Re: How to start building collection.

DateThu, 10 Apr 2003 10:16:20 +0930
Subject Re: How to start building collection.

Hi Deepak,

I do this all the time now- but it was hard to get started.

See page 34-36 of the developers guide 'assigning metadata to a file'  (Developers guide version 2.39)

the relevant line in the collect.cfg is

plugin         RecPlug -use_metadata_files

I did have troubles getting it to use a title from the metadata.xml file, instead of extracting one; but I now know how to fix that.

I have included an example metadata.xml file and a portion of my collect.cfg file.

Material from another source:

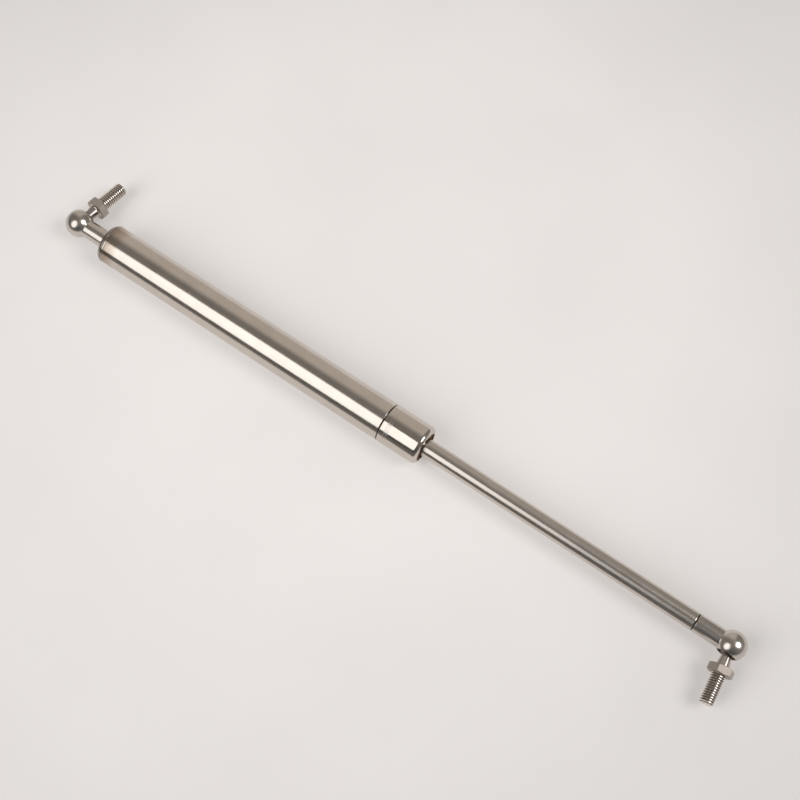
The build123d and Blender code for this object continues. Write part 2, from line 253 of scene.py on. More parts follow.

Good luck and happy collection building,






 Subject: How to start building collection.

hi list,
I am building collection for my organization that include

MSword documents, PDF documents, some audio files and image
i want to organize all this in a systmatic manner. I read
Greenstone developer guide throughly. i am not finding the
solution about how to provide meta data about a particular
document [ say title, section, subsection to a pdf document]. can
anyone please guide me a little or
give me some URL address from where i can get adequate help


--metadata.xml- do not include this line--

<?xml version="1.0" ?>
<!DOCTYPE GreenstoneDirectoryMetadata SYSTEM "">
 <Metadata name="Title" mode="accumulate">Portugal, as colonias</Metadata>
 <Metadata name="Creator" mode="accumulate">Vasconcellos, Ernesto de.</Metadata>
 <Metadata name="Year" mode="accumulate">1929</Metadata>
 <Metadata name="Keywords" mode="accumulate">Portugal -- Colonies.</Metadata>
 <Metadata name="Title" mode="accumulate">Estatistica comercial comercio externo, ano de ... ; importacoes e exportacoes</Metadata>
 <Metadata name="Creator" mode="accumulate">Portuguese Timor. Seccao Central de Estatistica.[Corporate Author]</Metadata>
 <Metadata name="Year" mode="accumulate">1939</Metadata>
 <Metadata name="Keywords" mode="accumulate">1. Timor Timur (Indonesia) -- Commerce -- Statistics.</Metadata>

--file ends-do not include this line-

--A PART OF my collect.cfg- do not include this line-

indexes        document:text document:Title document:Keywords document:Creator document:Year document:text,Title,Keywords,Creator
defaultindex   document:text,Title,Keywords,Creator

plugin         ZIPPlug
plugin         GAPlug
plugin         TEXTPlug
plugin         HTMLPlug
plugin         PDFPlug -get_hidden_text
plugin         ArcPlug
plugin         RecPlug -use_metadata_files

classify       AZList -metadata Title
classify       AZList -metadata Creator

collectionmeta collectionname    "East Timor Collection"
collectionmeta iconcollectionsmall /gsdl/collect/etimor/images/etimorsm.gif
collectionmeta iconcollection /gsdl/collect/etimor/images/etimor.gif
collectionmeta collectionextra   "The East Timor Collection is a part of the Arafura Digital Archive (AraDA) project. <p>This collection includes _about:numdocs_ documents and was built _about:builddate_ days ago.<br/>"

collectionmeta .document:text,Title,Keywords,Creator "all"
collectionmeta .document:text    "text"
collectionmeta .document:Title  "titles"
collectionmeta .document:Creator "authors"
collectionmeta .document:Keywords  "keywords"
collectionmeta .document:Year "Year"

format VList  '<td valign=top>[link][srcicon][/link] [link][Title][/link]</td>'
format CL1VList '<td valign=top>[link][srcicon][/link] [link][Title][/link]</td>'
format CL2VList '<td valign=top>[link][srcicon][/link] [link][Creator][/link]</td>'

--snip-end-do not include this line-